Be alive horse, because grass grows.

Begin Again

I am in a stuck place lately. The bottom of the well. Fortunately, there’s a lot of stuff down here with me. Perhaps I can fashion a rope and pull myself up.

I sift through clippings, cards and photos saved over the years and feel around for the stories that I saw in them.

Examples from the idea file.

I look at the photo of my family that I keep above my computer. Any more stories there?

The McGee Family, c. 1957.

I think about the letterforms themselves: A,B,C… The tall strokes, the curves. Letterforms are reason enough to write. Kind of amazing how a whole language emerges from just 26 letters.

My own font, Doozy, invented for ‘Zelda and Ivy.’

I think about words, too. Do any of you make wordlists? Like these reduplicates: Abracadabra, Artsy fartsy, Aye aye, Beep beep, Beriberi, Bingle bangle, Blah blah, Bon bon, Boo hoo, Bye bye, Can can, Chitchat (chitter-chatter), Chop chop, Clickety clack, Dilly dally, Ding dong, Dum dum, Doo doo, Fiddle faddle , Flim flam, Flip flop, etc. I know they belong in a story. Maybe an ABC book?

Outside, night has come and a storm gathers. The wind whips the pines against the house. My little dog sleeps beside me. But stories are waking. It’s cozy here in the well.

¡Viva Neruda!

                                                                                                                                                                Several years ago I showed this image of a boater in a sea of words to Reka Simonsen, my editor at Holt. She sent me a wonderful manuscript – a biography of Pablo Neruda written by Monica Brown -and asked if I would like to illustrate it in this “wordy” style.This fall our book, Pablo Neruda: Poet of the People won an Orbis Pictus Honor Award and an Américas Award. I am in Washington, DC to receive the Américas award in a ceremony at the Library of Congress on October 5th. It is a huge honor and a thrill to be here.

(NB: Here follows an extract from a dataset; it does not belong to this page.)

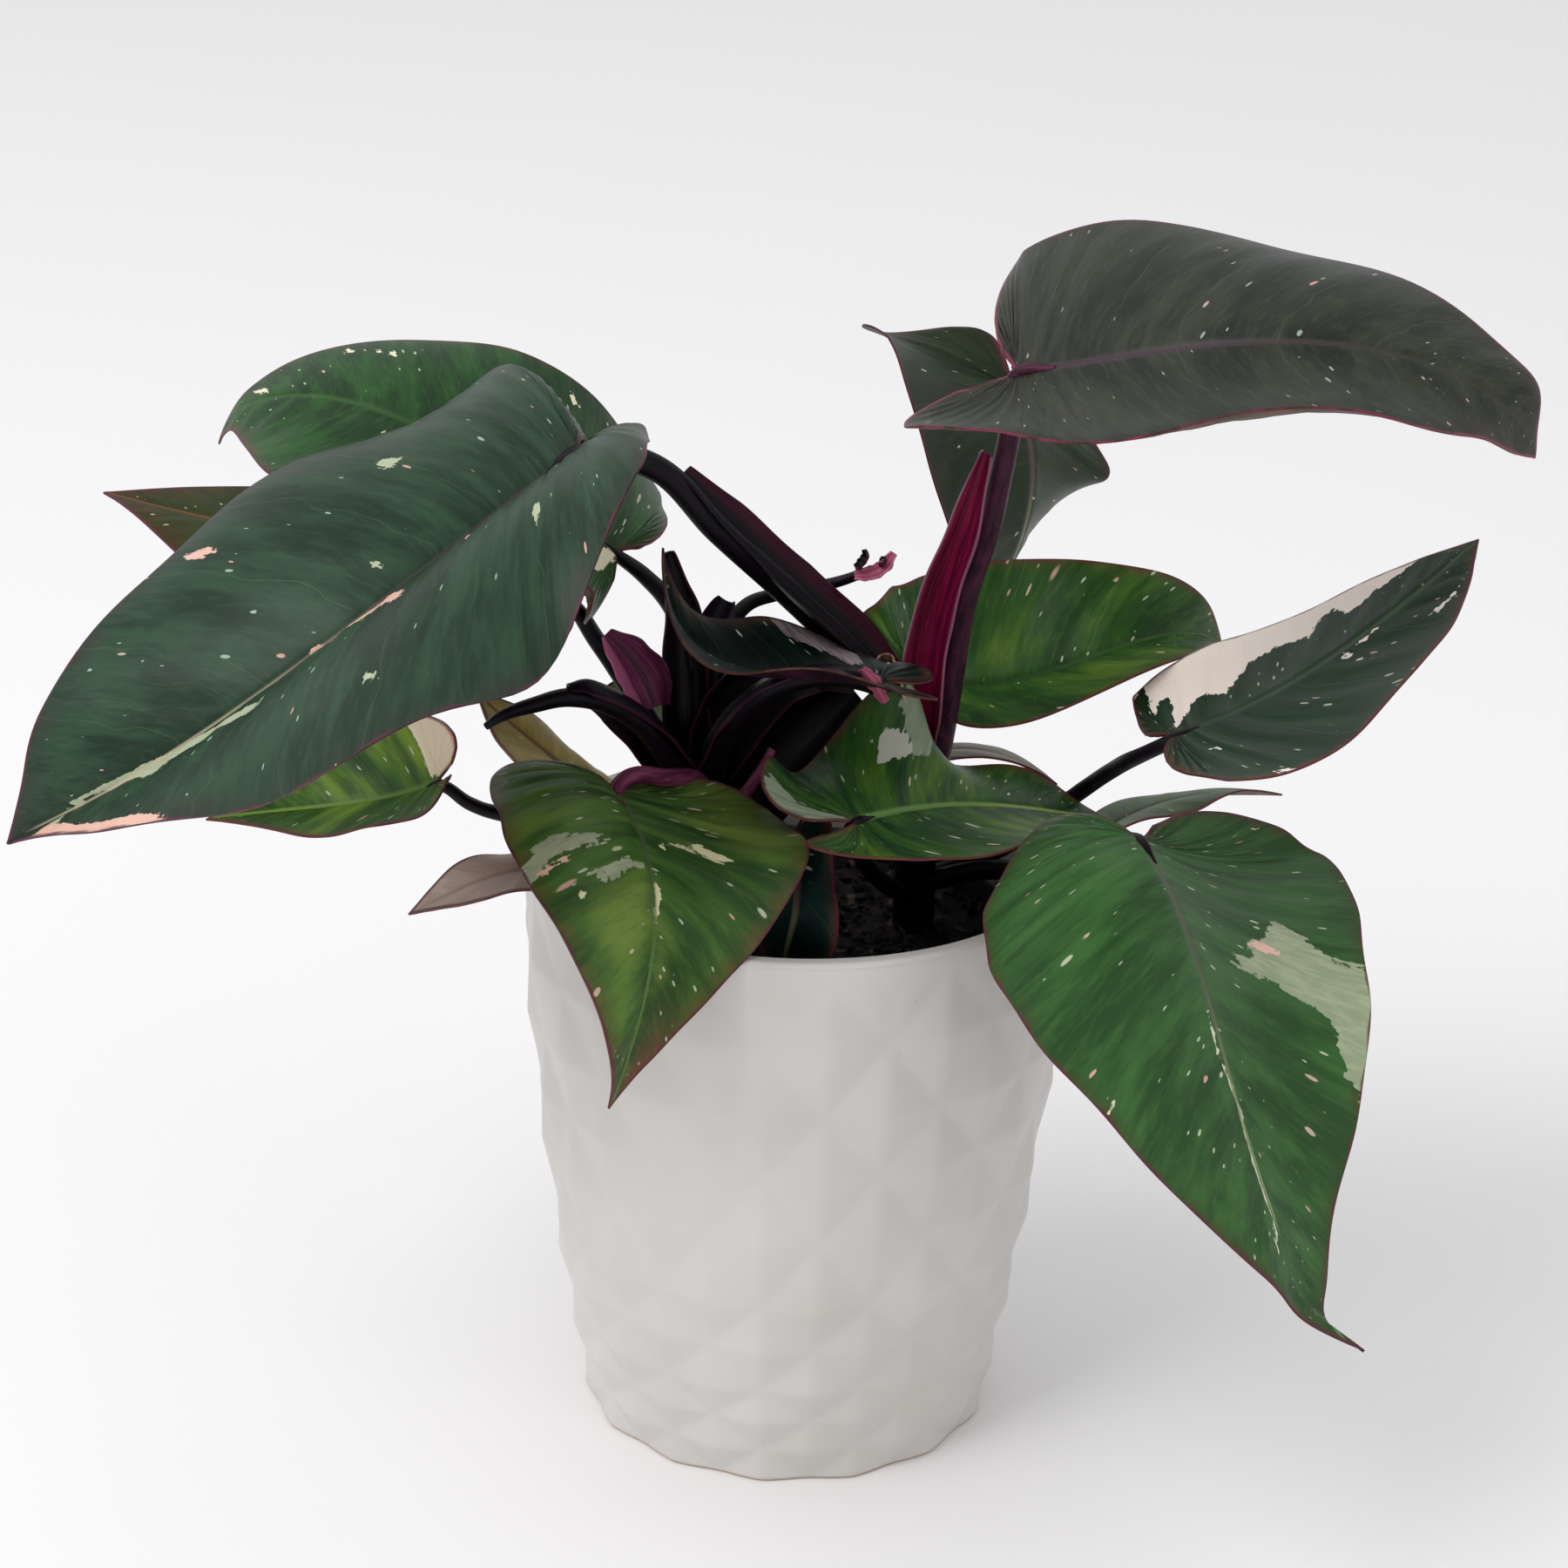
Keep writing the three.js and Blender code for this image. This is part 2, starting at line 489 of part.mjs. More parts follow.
/** Shape of one blade: places a share along and across it in space. */
class Blade {
  constructor(spec) {
    this.spec = spec;
    this.neck = spec.neck ?? [0, 0];
    this.base = new THREE.Vector3(...spec.base);
    this.chord = new THREE.Vector3(...spec.tip).sub(this.base);
    this.length = this.chord.length();
    const along = this.chord.clone().normalize();
    const level = new THREE.Vector3().crossVectors(along, new THREE.Vector3(0, 0, 1)).normalize();
    const up = new THREE.Vector3().crossVectors(level, along);
    const roll = THREE.MathUtils.degToRad(spec.roll);
    this.side = level.clone().multiplyScalar(Math.cos(roll)).addScaledVector(up, Math.sin(roll));
    this.normal = up.clone().multiplyScalar(Math.cos(roll)).addScaledVector(level, -Math.sin(roll));
  }

  /** Midrib point, direction, sideways direction and upper-face direction at a share t. */
  spine(t) {
    const { arch, skew, sway, twist } = this.spec;
    const rise = arch * (1 + skew);
    const fall = arch * (1 - skew);
    const q = 1 - t;
    const point = this.base.clone().addScaledVector(this.chord, t)
      .addScaledVector(this.normal, 3 * t * q * q * rise + 3 * t * t * q * fall)
      .addScaledVector(this.side, 4 * t * q * sway);
    const tangent = this.chord.clone()
      .addScaledVector(this.normal, 3 * rise * (q * q - 2 * t * q) + 3 * fall * (2 * t * q - t * t))
      .addScaledVector(this.side, 4 * (1 - 2 * t) * sway)
      .normalize();
    const face = new THREE.Vector3().crossVectors(this.side, tangent).normalize();
    const angle = THREE.MathUtils.degToRad(twist) * t;
    const across = this.side.clone().multiplyScalar(Math.cos(angle))
      .addScaledVector(face, Math.sin(angle));
    const upper = face.clone().multiplyScalar(Math.cos(angle))
      .addScaledVector(this.side, -Math.sin(angle));
    return { point, tangent, across, upper };
  }

  /** Point at a share along (negative on the lobes) and across, on side 0 or 1. */
  at(along, across, k) {
    const s = this.spec;
    const sign = k === 0 ? 1 : -1;
    const behind = Math.max(-along, 0) / LOBE_LENGTH;
    const near = THREE.MathUtils.smoothstep(NECK_END - along, 0, NECK_END);
    const frame = this.spine(Math.max(along, 0));
    const reach = across * s.width * (1 + s.flare[k] * Math.min(1, behind) + this.neck[k] * near);
    const angle = THREE.MathUtils.degToRad(s.fold[k] + s.curl[k] * across);
    const turn = (2 * Math.PI * s.ripples * (along + LOBE_LENGTH)) / (1 + LOBE_LENGTH);
    const ripple = s.wave[k] * Math.min(1, across) ** 2 * Math.sin(turn + s.phase[k]);
    return frame.point
      .addScaledVector(frame.tangent, Math.min(along, 0) * s.lobe[k] * this.length)
      .addScaledVector(frame.across, sign * reach * Math.cos(angle))
      .addScaledVector(frame.upper, reach * Math.sin(angle) + s.lift[k] * behind ** 2 + ripple);
  }
}

/** Where along the midrib the side vein of margin share u starts. */
function veinFoot(u) {
  const x = u * (VEIN_FEET.length - 1);
  const i = Math.min(Math.floor(x), VEIN_FEET.length - 2);
  return VEIN_FEET[i] + (VEIN_FEET[i + 1] - VEIN_FEET[i]) * (x - i);
}

/** A blade as a thin solid: rows follow the side veins from the midrib to the margin. */
function bladeGeometry(spec, thickness, grow = 0) {
  const blade = new Blade(spec);
  const { rows, steps } = blade.length > LARGE_BLADE ? LARGE_GRID : SMALL_GRID;
  const margin = new THREE.SplineCurve(HALF_MARGIN.map(([x, y]) => new THREE.Vector2(x, y)));
  const middle = new Facets();
  const place = (p) => middle.add(p.x, p.y, p.z);
  const base = place(blade.at(0, 0, 0));
  const tip = place(blade.at(1, 0, 0));
  const ribs = [];
  for (let k = 0; k < rows; k += 1) {
    const foot = veinFoot(k / rows);
    ribs.push(foot > 0 ? place(blade.at(foot, 0, 0)) : base);
  }
  for (let side = 0; side < 2; side += 1) {
    let last = null;
    for (let k = 0; k <= rows; k += 1) {
      const u = k / rows;
      const foot = veinFoot(u);
      const edge = margin.getPoint(u);
      const row = [k < rows ? ribs[k] : tip];
      for (let i = 1; i <= steps; i += 1) {
        const r = i / steps;
        const along = foot + (edge.x - foot) * r ** VEIN_SWEEP;
        row.push(k < rows ? place(blade.at(along, edge.y * r, side)) : tip);
      }
      for (let i = 0; last && i < steps; i += 1) {
        const [a, b, c, d] = [last[i], last[i + 1], row[i + 1], row[i]];
        if (side === 0) {
          middle.face(a, b, c);
          middle.face(a, c, d);
        } else {
          middle.face(a, c, b);
          middle.face(a, d, c);
        }
      }
      last = row;
    }
  }
  return thicken(middle, thickness, grow);
}

/** Gives a sheet of triangles a thickness, half to each side, and walls round its edge. */
function thicken(sheet, thickness, grow) {
  const flat = sheet.geometry();
  flat.computeVertexNormals();
  const normals = flat.getAttribute('normal');
  const count = sheet.points.length / 3;
  const open = new Map();
  for (let t = 0; t < sheet.triangles.length; t += 3) {
    const [a, b, c] = sheet.triangles.slice(t, t + 3);
    [[a, b], [b, c], [c, a]].forEach(([from, to]) => {
      if (!open.delete(`${to} ${from}`)) {
        open.set(`${from} ${to}`, [from, to]);
      }
    });
  }
  const at = (i) => new THREE.Vector3(...sheet.points.slice(i * 3, i * 3 + 3));
  const normal = (i) => new THREE.Vector3().fromBufferAttribute(normals, i);
  const outward = new Map();
  open.forEach(([from, to]) => {
    const edge = at(to).sub(at(from)).normalize();
    [from, to].forEach((i) => {
      const out = outward.get(i) ?? new THREE.Vector3();
      outward.set(i, out.add(edge.clone().cross(normal(i))));
    });
  });
  const solid = new Facets();
  [0.5, -0.5].forEach((share) => {
    for (let i = 0; i < count; i += 1) {
      const p = at(i).addScaledVector(normal(i), thickness * share);
      if (outward.has(i)) {
        p.addScaledVector(outward.get(i).normalize(), grow);
      }
      solid.add(p.x, p.y, p.z);
    }
  });
  for (let t = 0; t < sheet.triangles.length; t += 3) {
    const [a, b, c] = sheet.triangles.slice(t, t + 3);
    solid.face(a, b, c);
    solid.face(count + a, count + c, count + b);
  }
  open.forEach(([from, to]) => {
    solid.face(from, count + from, count + to);
    solid.face(from, count + to, to);
  });
  return solid.geometry();
}

/** A round stalk along a smooth curve through points, its radius changing end to end. */
function stalk({ blade, points, radius }, widen = 0) {
  const path = points.map((p) => new THREE.Vector3(...p));
  if (blade) {
    const { point, upper } = new Blade(BLADES[blade]).spine(0);
    path.unshift(point.addScaledVector(upper, -STALK_DROP));
  }
  const curve = new THREE.CatmullRomCurve3(path);
  const count = Math.max(2, Math.round(curve.getLength() / STALK_STEP));
  const frames = curve.computeFrenetFrames(count);
  const f = new Facets();
  let last = null;
  for (let i = 0; i <= count; i += 1) {
    const t = i / count;
    const centre = curve.getPointAt(t);
    const r = radius[0] + (radius[1] - radius[0]) * t + widen;
    const ring = [];
    for (let j = 0; j < STALK_SIDES; j += 1) {
      const angle = (2 * Math.PI * j) / STALK_SIDES;
      const p = centre.clone()
        .addScaledVector(frames.normals[i], r * Math.cos(angle))
        .addScaledVector(frames.binormals[i], r * Math.sin(angle));
      ring.push(f.add(p.x, p.y, p.z));
    }
    if (last) {
      f.band(last, ring);
    } else {
      f.fan(f.add(centre.x, centre.y, centre.z), ring, false);
    }
    if (i === count) {
      f.fan(f.add(centre.x, centre.y, centre.z), ring, true);
    }
    last = ring;
  }
  return f.geometry();
}

/** An open channel along a curve, its bottom on the curve, its wings towards facing. */
function sheath({ points, half, facing }, wall = SHEATH_WALL, grow = 0) {
  const curve = new THREE.CatmullRomCurve3(points.map((p) => new THREE.Vector3(...p)));
  const count = (points.length - 1) * SHEATH_STEPS;
  const open = new THREE.Vector3(...facing).normalize();
  const spread = THREE.MathUtils.degToRad(SHEATH_SPREAD);
  const f = new Facets();
  const rings = [];
  for (let i = 0; i <= count; i += 1) {
    const t = i / count;
    const tangent = curve.getTangentAt(t);
    const front = open.clone().addScaledVector(tangent, -open.dot(tangent)).normalize();
    const across = new THREE.Vector3().crossVectors(front, tangent);
    const place = curve.getUtoTmapping(t) * (half.length - 1);
    const k = Math.min(Math.floor(place), half.length - 2);
    const width = half[k] + (half[k + 1] - half[k]) * (place - k);
    const radius = width / Math.sin(spread);
    const centre = curve.getPointAt(t).addScaledVector(front, radius);
    const ring = [];
    for (let j = 0; j <= SHEATH_SLATS * 2 + 1; j += 1) {
      const outer = j <= SHEATH_SLATS;
      const slat = outer ? j : SHEATH_SLATS * 2 + 1 - j;
      const angle = (spread + grow / radius) * ((2 * slat) / SHEATH_SLATS - 1);
      const r = radius + (outer ? wall / 2 : -wall / 2);
      const p = centre.clone()
        .addScaledVector(front, -r * Math.cos(angle))
        .addScaledVector(across, r * Math.sin(angle));
      ring.push(f.add(p.x, p.y, p.z));
    }
    rings.push(ring);
  }
  const last = SHEATH_SLATS * 2 + 1;
  rings.forEach((ring, i) => {
    if (i > 0) {
      f.band(rings[i - 1], ring);
    }
  });
  for (let j = 0; j < SHEATH_SLATS; j += 1) {
    const [a, b] = [rings[0], rings[count]];
    f.face(a[j], a[last - j], a[j + 1]);
    f.face(a[j + 1], a[last - j], a[last - j - 1]);
    f.face(b[j], b[j + 1], b[last - j]);
    f.face(b[j + 1], b[last - j - 1], b[last - j]);
  }
  return f.geometry();
}

function toManifold(geometry) {
  return new wasm.Manifold(new wasm.Mesh({
    numProp: 3,
    vertProperties: new Float32Array(geometry.getAttribute('position').array),
    triVerts: new Uint32Array(geometry.getIndex().array),
  }));
}

function toGeometry(manifold) {
  const mesh = manifold.getMesh();
  const geometry = new THREE.BufferGeometry();
  geometry.setAttribute('position', new THREE.BufferAttribute(mesh.vertProperties, 3));
  geometry.setIndex(new THREE.BufferAttribute(mesh.triVerts, 1));
  return geometry;
}

const part = new THREE.Group();

function addNode(name, geometry, finish) {
  const mesh = new THREE.Mesh(geometry, new THREE.MeshStandardMaterial(finish));
  mesh.name = name;
  part.add(mesh);
}

const rooms = [
  ...Object.values(BLADES).map((spec) => bladeGeometry(spec, BLADE_THICKNESS + GAP * 2, GAP)),
  ...Object.values(OWN_SHEATHS).map((spec) => sheath(spec, SHEATH_WALL + GAP * 2, GAP)),
].map(toManifold);

/** Joins the stalks and sheaths of one shoot and keeps them clear of other pieces. */
function shoot(stalks, sheaths, clear) {
  const pieces = [
    ...Object.values(stalks).map((spec) => stalk(spec)),
    ...Object.values(sheaths).map((spec) => sheath(spec)),
  ].map(toManifold);
  const joined = wasm.Manifold.union(pieces);
  const body = wasm.Manifold.difference([joined, ...clear]);
  return body.decompose().sort((a, b) => b.volume() - a.volume())[0];
}

const leftShoot = shoot(LEFT_STALKS, LEFT_SHEATHS, rooms);
const rightShoot = shoot(RIGHT_STALKS, RIGHT_SHEATHS, rooms);
const holes = [LEFT_STALKS.stem, RIGHT_STALKS.stem].map((stem) => toManifold(stalk(stem, GAP)));
const plantedSoil = wasm.Manifold.difference([toManifold(soil()), ...holes]);

addNode('cachepot', cachepot(), POT_FINISH);
addNode('nursery_pot', nurseryPot(), { color: '#141414', roughness: 0.5, metalness: 0 });
addNode('potting_soil', toGeometry(plantedSoil), { color: '#1d1612', roughness: 0.95 });
addNode('left_shoot', toGeometry(leftShoot), { color: '#2a1222', roughness: 0.4 });
addNode('right_shoot', toGeometry(rightShoot), { color: '#23121f', roughness: 0.4 });
Object.entries(OWN_SHEATHS).forEach(([name, spec]) => {
  addNode(name, sheath(spec), { color: spec.colour, roughness: 0.4 });
});
Object.entries(BLADES).forEach(([name, spec]) => {
  const finish = { color: spec.colour, roughness: LEAF_ROUGHNESS, metalness: 0 };
  addNode(name, bladeGeometry(spec, BLADE_THICKNESS), finish);
});

export default part;
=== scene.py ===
"""Looks of a potted blushing philodendron: leaves, stalks, sheaths, cachepot and soil."""

import logging
import math
import random
from dataclasses import dataclass, field
from enum import Enum

import bpy
import numpy as np
from mathutils import Matrix, Vector
from mathutils.bvhtree import BVHTree


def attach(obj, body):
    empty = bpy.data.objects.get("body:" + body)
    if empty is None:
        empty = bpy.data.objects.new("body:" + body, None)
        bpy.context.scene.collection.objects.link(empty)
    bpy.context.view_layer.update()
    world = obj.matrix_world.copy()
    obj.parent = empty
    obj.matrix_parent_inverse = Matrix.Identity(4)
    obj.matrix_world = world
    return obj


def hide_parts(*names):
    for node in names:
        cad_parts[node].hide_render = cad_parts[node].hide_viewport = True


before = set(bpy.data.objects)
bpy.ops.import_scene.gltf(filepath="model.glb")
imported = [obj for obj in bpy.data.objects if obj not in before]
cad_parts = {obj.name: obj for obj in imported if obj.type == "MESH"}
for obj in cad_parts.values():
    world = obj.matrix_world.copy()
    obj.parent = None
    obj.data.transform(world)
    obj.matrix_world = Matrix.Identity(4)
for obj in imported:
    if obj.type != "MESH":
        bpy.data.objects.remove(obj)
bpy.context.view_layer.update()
LOG = logging.getLogger("philodendron")

MM = 0.001
BODY = "root"
Point = tuple[float, float, float]
Pair = tuple[float, float]
Outline = list[Pair]

# Margin of half a blade, and where the side vein of each of its points leaves the midrib.
HALF_MARGIN = np.array([
    [-0.13, 0.12], [-0.2, 0.28], [-0.205, 0.5], [-0.13, 0.76], [0.02, 0.94], [0.2, 1.0],
    [0.42, 0.9], [0.63, 0.66], [0.82, 0.34], [0.93, 0.13], [1.0, 0.0],
])
VEIN_FEET = np.array([0, 0, 0, 0, 0, 0.06, 0.2, 0.42, 0.68, 0.87, 1.0])
VEIN_SWEEP = 1.3
LOBE_LENGTH = 0.2
NECK_END = 0.5
RIB_CROWDING = 0.32
STALK_DROP = 1.2
SHEATH_SPREAD = 80.0

# How the dressed cachepot brings out its diamonds, where the rays that measure the plain one
# start, and the marks of rings that don't follow a measured row.
DIAMOND_GAIN = 0.45
UPRIGHT_LOSS = 0.3
RAY_START = 0.2
FREE_RING = -1
FOOT_RING = -2


def linear(code: str) -> tuple[float, float, float, float]:
    """Turns a screen colour into scene-linear values.

    Args:
        code: six hexadecimal digits after a hash sign.

    Returns:
        Red, green, blue and an alpha of one.
    """
    parts = [int(code[i:i + 2], 16) / 255 for i in (1, 3, 5)]
    red, green, blue = (c / 12.92 if c <= 0.04045 else ((c + 0.055) / 1.055) ** 2.4 for c in parts)
    return red, green, blue, 1.0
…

Whenever I am given a manuscript to illustrate I see it as a door to go through. This book led me to Neruda’s poetry and to Chile. My husband and I visited Chile in 2009 and went to Neruda’s three homes.  Here is a  street in Valparaiso.

Because of this book I signed up for a Spanish class and I have continued studying Spanish since then. I still have a long way to go! For each illustration I harvested words from Neruda’s poems and memoirs. I wrote lists of words in English and Spanish that related to the subject of that page.

Then I painted the word flow taking words from my lists that rhymed and chimed. The words bounce off of each other with their sounds and their meanings. I considered the way that each word related to the words around it on all sides and I considered the way that the words cumulatively reinforced the meaning of Monica’s text.  

                                                                                                                                                                  Here is a picture of Neruda celebrating life at his House of Flowers in Spain.

If you would like to see the celebration at the Library of Congress you will soon be able to look at a webcast. Webcasts from other years are posted at the website of CLASP (Consortium of Latin American Studies).  ¡Viva Neruda!

Postscript:
Here are photos. One is of Margarita Engle (left), me (center) and Monica Brown(right). The other is of John Cole giving us a tour of the Library of Congress.